## DATA BLOCK
++++++

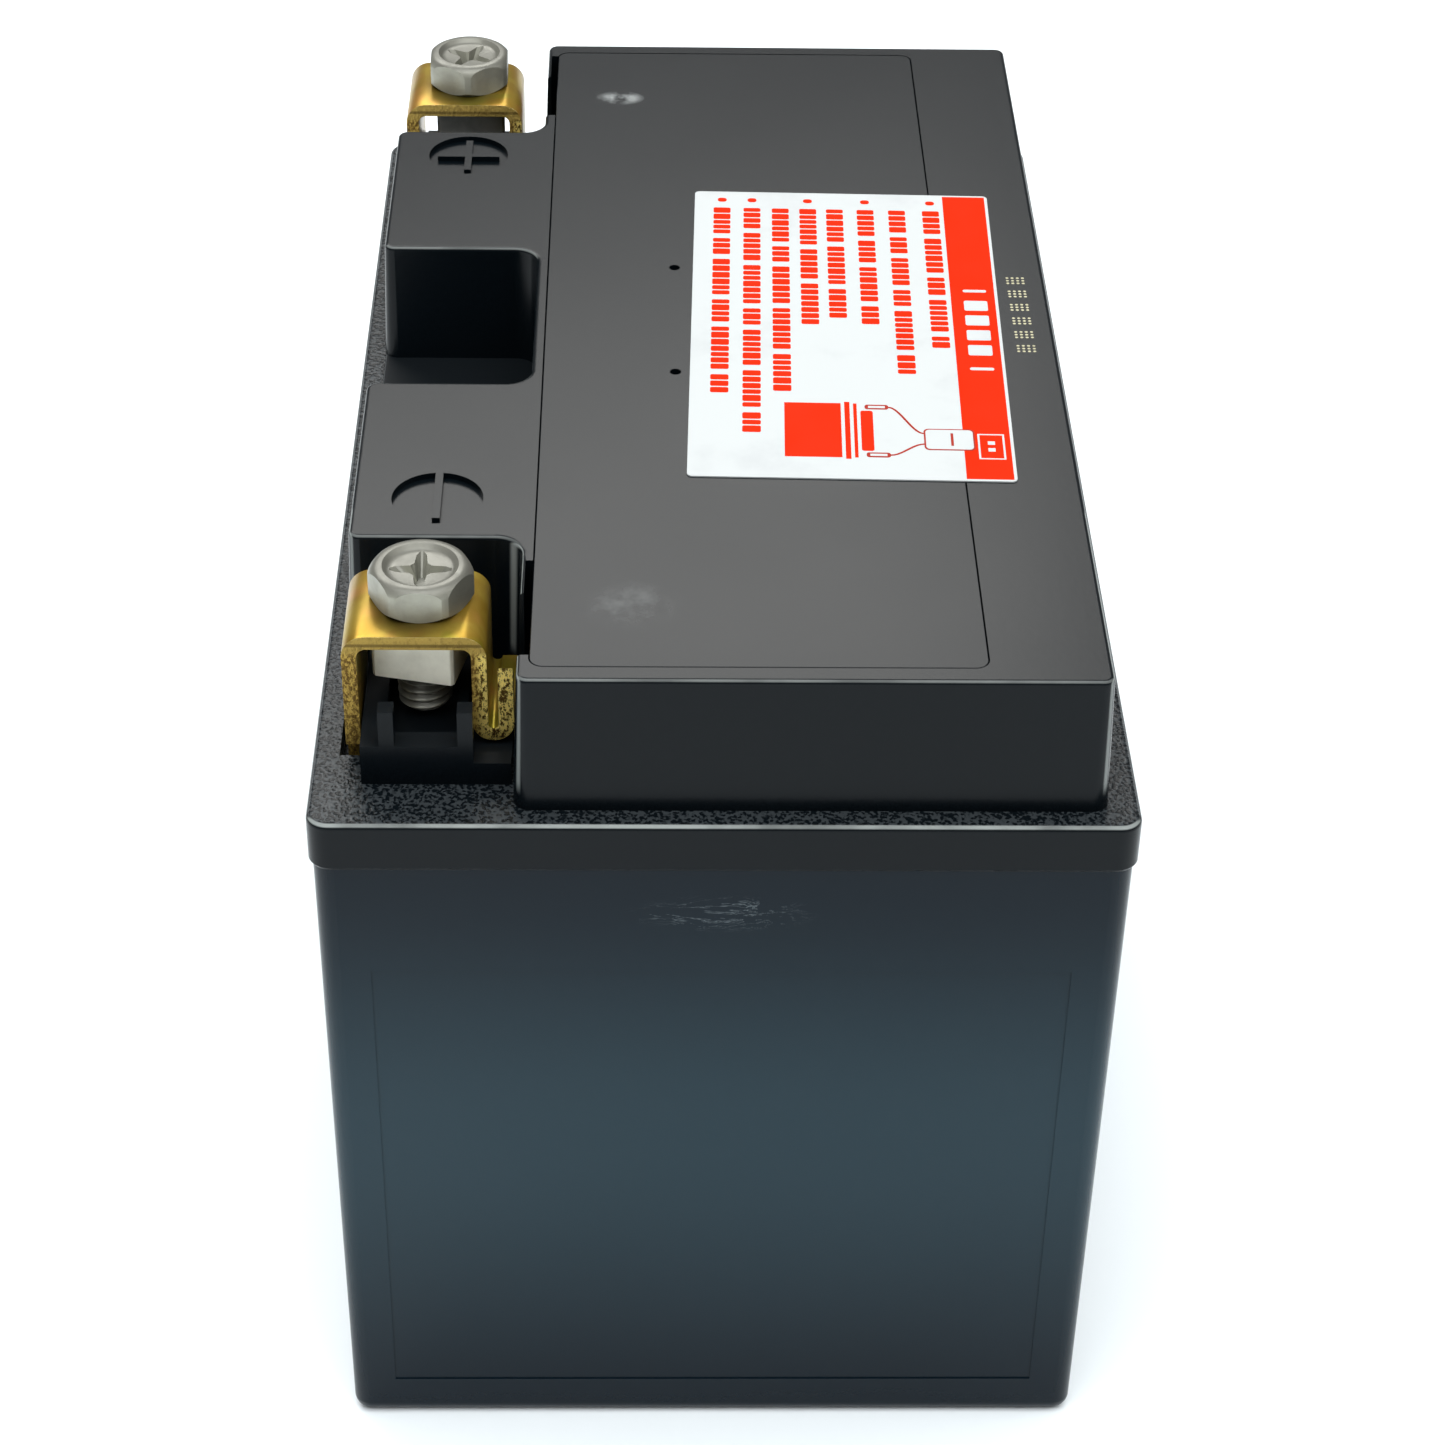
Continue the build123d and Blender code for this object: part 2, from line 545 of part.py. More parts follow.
def make_separators(cell):
    """One glass mat folded round the foot of each positive plate."""
    mats = []
    for offset in stack_offsets()[0]:
        x = cell_x(cell) + offset
        inner = POSITIVE_THICK / 2
        outer = inner + MAT_THICK
        half_y = PLATE_WIDTH / 2 + 0.5
        wrap = box(x - outer, x + outer, -half_y, half_y, FLOOR, MAT_TOP_Z)
        wrap -= box(x - inner, x + inner, -half_y - 1, half_y + 1, FLOOR + MAT_THICK, MAT_TOP_Z + 1)
        mats.append(wrap)
    return Compound(children=mats)


def make_strap(cell, positive):
    """Cast strap over one set of lugs, with an upright lug against the partition it joins."""
    x = cell_x(cell)
    side = positive_side(cell) if positive else -positive_side(cell)
    half_x = CELL_SPACE / 2 - 0.6
    low_y = min(side * STRAP_INNER_Y, side * STRAP_OUTER_Y)
    high_y = max(side * STRAP_INNER_Y, side * STRAP_OUTER_Y)
    strap = box(x - half_x, x + half_x, low_y, high_y, STRAP_LOW_Z, STRAP_HIGH_Z)
    towards = -1 if positive else 1
    at_end = (positive and cell == 0) or (not positive and cell == CELLS - 1)
    if not at_end:
        wall_x = x + towards * CELL_SPACE / 2
        back_x = wall_x - towards * WELD_LUG_THICK
        low_lug_y = side * LUG_Y - WELD_LUG_WIDTH / 2
        strap += box(
            min(wall_x, back_x), max(wall_x, back_x),
            low_lug_y, low_lug_y + WELD_LUG_WIDTH, STRAP_LOW_Z, WELD_LUG_TOP_Z,
        )
    return strap


def make_intercell_welds():
    """Fused slug through each partition, between two neighbouring straps."""
    slugs = []
    for index in range(CELLS - 1):
        side = -positive_side(index)
        slug = Rot(0, 90, 0) * Cylinder(WELD_R - 0.05, PARTITION)
        slugs.append(Pos(partition_x(index), side * LUG_Y, WELD_Z) * slug)
    return Compound(children=slugs)


def all_parts():
    parts = {
        "container": make_container(),
        "cover": make_cover(),
        "valve_cover": make_valve_cover(),
        "vent_filters": make_vent_filters(),
        "caution_label": make_label(),
        "intercell_welds": make_intercell_welds(),
    }
    ends = {
        "positive": (POSITIVE_X, POSITIVE_HEAD_TURN, POSITIVE_NUT_TURN),
        "negative": (NEGATIVE_X, NEGATIVE_HEAD_TURN, NEGATIVE_NUT_TURN),
    }
    for name, (x, head_turn, nut_turn) in ends.items():
        parts[f"{name}_terminal"] = make_terminal(x)
        parts[f"{name}_bolt"] = make_bolt(x, head_turn)
        parts[f"{name}_nut"] = make_nut(x, nut_turn)
        parts[f"{name}_post"] = make_post(x)
        parts[f"{name}_post_seal"] = make_post_seal(x)
    for cell in range(CELLS):
        number = cell + 1
        parts[f"valve_cap_{number}"] = make_valve_cap(cell)
        parts[f"separators_{number}"] = make_separators(cell)
        parts[f"positive_plates_{number}"] = make_plates(cell, True)
        parts[f"negative_plates_{number}"] = make_plates(cell, False)
        parts[f"positive_strap_{number}"] = make_strap(cell, True)
        parts[f"negative_strap_{number}"] = make_strap(cell, False)
    return parts


os.makedirs("parts", exist_ok=True)
for part_name, shape in all_parts().items():
    export_step(shape, f"parts/{part_name}.step")
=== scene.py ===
import math
import random

import bmesh
import bpy
from mathutils import Matrix, Vector


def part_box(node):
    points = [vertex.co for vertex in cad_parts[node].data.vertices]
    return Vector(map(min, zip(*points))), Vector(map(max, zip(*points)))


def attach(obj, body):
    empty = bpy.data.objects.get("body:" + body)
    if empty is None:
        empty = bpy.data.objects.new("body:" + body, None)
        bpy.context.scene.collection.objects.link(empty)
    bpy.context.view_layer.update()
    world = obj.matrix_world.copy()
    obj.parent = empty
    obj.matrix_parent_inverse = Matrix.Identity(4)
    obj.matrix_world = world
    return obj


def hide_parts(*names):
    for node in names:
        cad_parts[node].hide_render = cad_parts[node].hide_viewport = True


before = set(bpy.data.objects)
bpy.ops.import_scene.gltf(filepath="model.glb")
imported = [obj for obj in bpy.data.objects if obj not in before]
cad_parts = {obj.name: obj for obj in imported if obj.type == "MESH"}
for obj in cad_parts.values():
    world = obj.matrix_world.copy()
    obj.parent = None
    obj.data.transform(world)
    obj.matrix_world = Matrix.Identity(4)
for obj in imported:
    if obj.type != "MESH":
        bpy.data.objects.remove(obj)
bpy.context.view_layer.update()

MM = 0.001
ROOT = "battery"

# --- places read from the frame -------------------------------------------------------
LABEL_LOW, LABEL_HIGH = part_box("caution_label")
END_FACE_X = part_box("container")[1].x
TOP_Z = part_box("cover")[1].z
DECK_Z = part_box("container")[1].z + 6.1 * MM     # the ledge lies one rim height above the container
STRIP_TOP_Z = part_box("negative_terminal")[1].z
ENDS = ("positive", "negative")


# --- small helpers --------------------------------------------------------------------
class Graph:
    """A material's node tree, with short calls for the nodes that this object needs."""

    def __init__(self, name):
        self.material = bpy.data.materials.new(name)
        self.material.use_nodes = True
        self.tree = self.material.node_tree
        self.tree.nodes.clear()
        self.output = self.tree.nodes.new("ShaderNodeOutputMaterial")
        self.bsdf = self.add("ShaderNodeBsdfPrincipled")
        self.tree.links.new(self.bsdf.outputs["BSDF"], self.output.inputs["Surface"])
        coordinates = self.add("ShaderNodeTexCoord")
        self.place = coordinates.outputs["Object"]
        self.normal = coordinates.outputs["Normal"]

    def add(self, kind, inputs=None, **settings):
        node = self.tree.nodes.new(kind)
        for key, value in settings.items():
            setattr(node, key, value)
        for key, value in (inputs or {}).items():
            self.feed(node.inputs[key], value)
        return node

    def feed(self, socket, value):
        if isinstance(value, bpy.types.NodeSocket):
            self.tree.links.new(value, socket)
        else:
            socket.default_value = value

    def math(self, operation, a, b=0.0, clamp=False):
        node = self.add("ShaderNodeMath", {0: a, 1: b}, operation=operation, use_clamp=clamp)
        return node.outputs[0]

    def product(self, first, *others):
        for other in others:
            first = self.math("MULTIPLY", first, other)
        return first

    def span(self, value, from_low, from_high, to_low=0.0, to_high=1.0):
        inputs = {
            "Value": value, "From Min": from_low, "From Max": from_high,
            "To Min": to_low, "To Max": to_high,
        }
        node = self.add("ShaderNodeMapRange", inputs, interpolation_type="SMOOTHSTEP")
        return node.outputs["Result"]

    def noise(self, size, detail=3.0, roughness=0.5, stretch=(1, 1, 1), distortion=0.0):
        """Noise whose features are about size metres across."""
        place = self.add("ShaderNodeMapping", {"Vector": self.place, "Scale": stretch}).outputs[0]
        inputs = {
            "Vector": place, "Scale": 1 / size, "Detail": detail,
            "Roughness": roughness, "Distortion": distortion,
        }
        return self.add("ShaderNodeTexNoise", inputs).outputs["Fac"]

    def colour(self, factor, low, high):
        node = self.add("ShaderNodeMix", data_type="RGBA")
        self.feed(node.inputs["Factor"], factor)
        self.feed(node.inputs["A"], (*low, 1) if isinstance(low, tuple) else low)
        self.feed(node.inputs["B"], (*high, 1) if isinstance(high, tuple) else high)
        return node.outputs["Result"]

    def axis(self, vector, name):
        return self.add("ShaderNodeSeparateXYZ", {0: vector}).outputs[name]

    def bump(self, height, distance, normal=None):
        inputs = {"Height": height, "Distance": distance, "Strength": 1.0}
        if normal is not None:
            inputs["Normal"] = normal
        return self.add("ShaderNodeBump", inputs).outputs["Normal"]

    def spot(self, centre, radii):
        """1 at the centre of an ellipsoid, falling to 0 at its surface."""
        offset = self.add("ShaderNodeVectorMath", {0: self.place, 1: centre}, operation="SUBTRACT")
        scaled = self.add("ShaderNodeVectorMath", {0: offset.outputs[0], 1: radii}, operation="DIVIDE")
        length = self.add("ShaderNodeVectorMath", {0: scaled.outputs[0]}, operation="LENGTH")
        return self.span(length.outputs["Value"], 1.0, 0.25)

    def finish(self, **inputs):
        for key, value in inputs.items():
            self.feed(self.bsdf.inputs[key.replace("_", " ")], value)
        return self.material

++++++

## REQUIRED WORK
What is needed is an exact copy of the lines from the start of the listing through the line where "return Compound(children=mats)" sits, please, both end lines included and nothing more.

## ANSWER TO THE PROBLEM
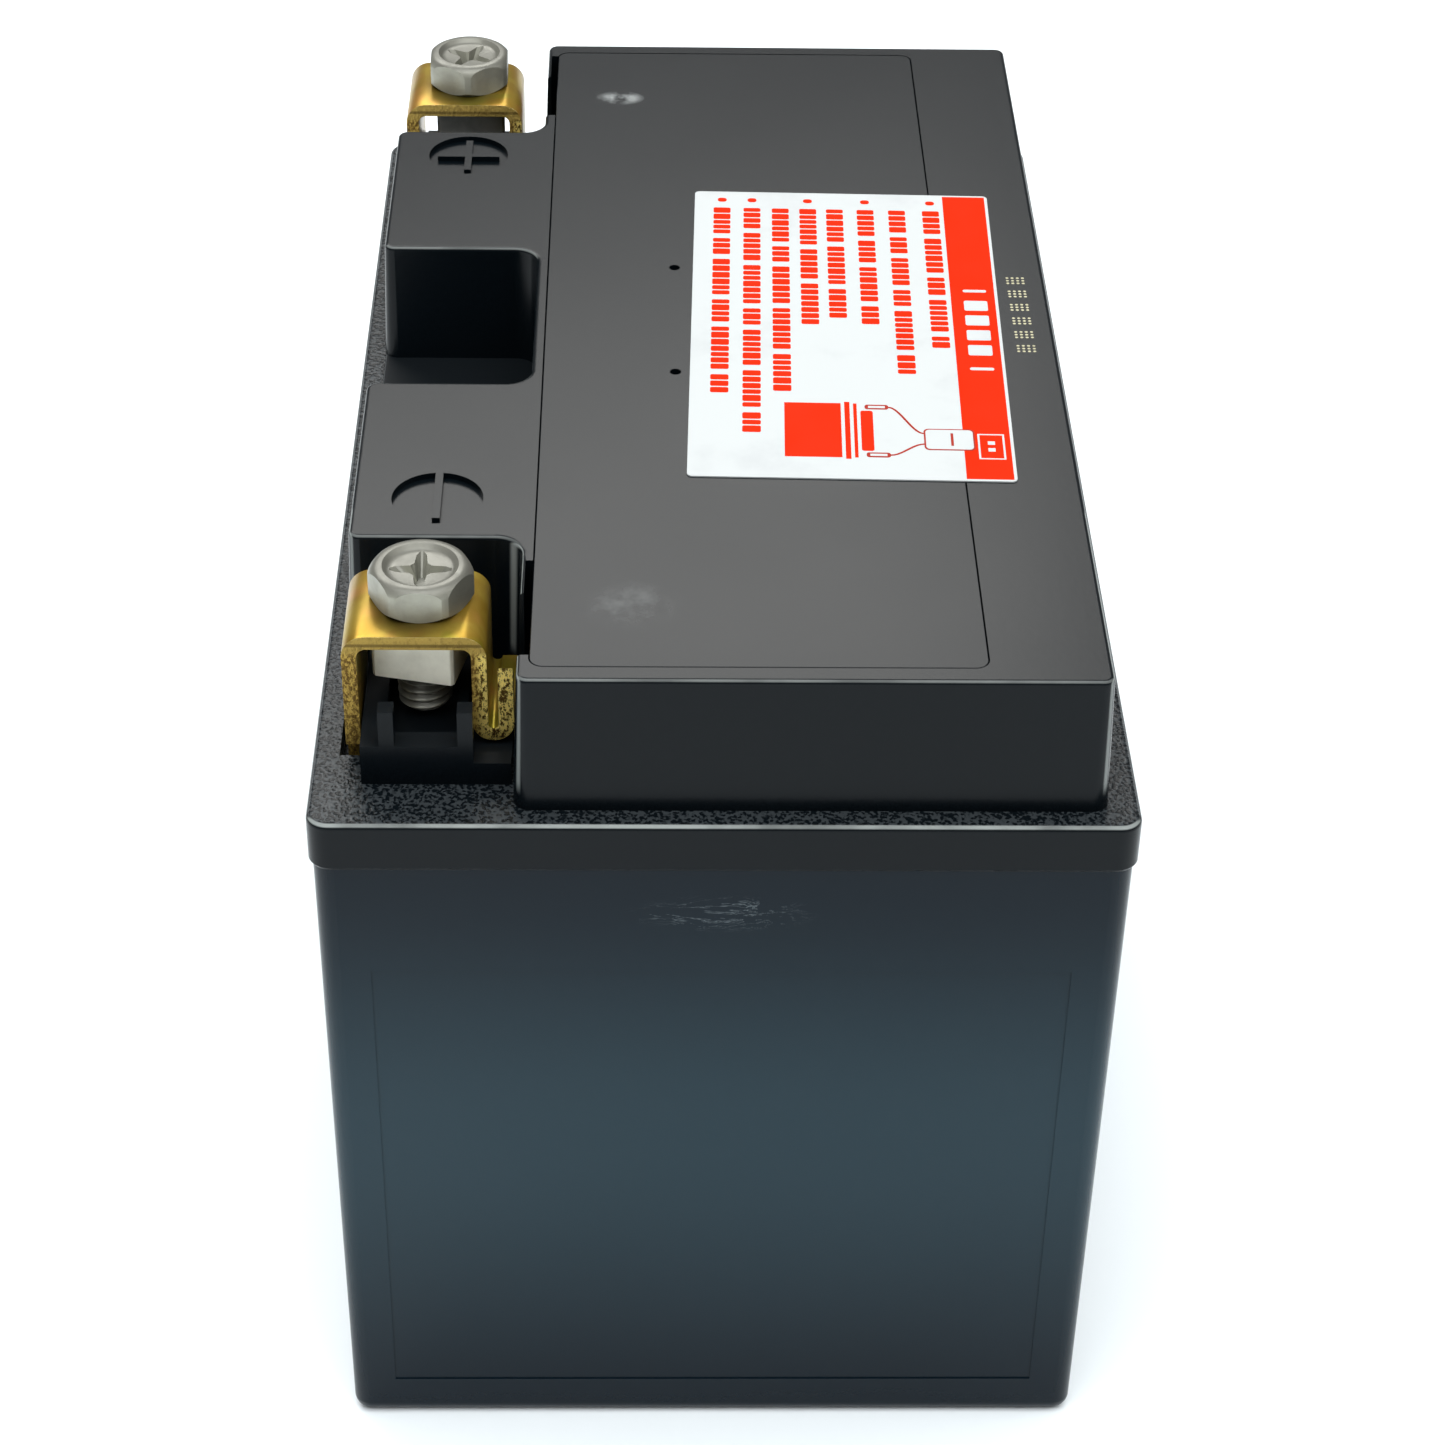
Continue the build123d and Blender code for this object: part 2, from line 545 of part.py. More parts follow.
def make_separators(cell):
    """One glass mat folded round the foot of each positive plate."""
    mats = []
    for offset in stack_offsets()[0]:
        x = cell_x(cell) + offset
        inner = POSITIVE_THICK / 2
        outer = inner + MAT_THICK
        half_y = PLATE_WIDTH / 2 + 0.5
        wrap = box(x - outer, x + outer, -half_y, half_y, FLOOR, MAT_TOP_Z)
        wrap -= box(x - inner, x + inner, -half_y - 1, half_y + 1, FLOOR + MAT_THICK, MAT_TOP_Z + 1)
        mats.append(wrap)
    return Compound(children=mats)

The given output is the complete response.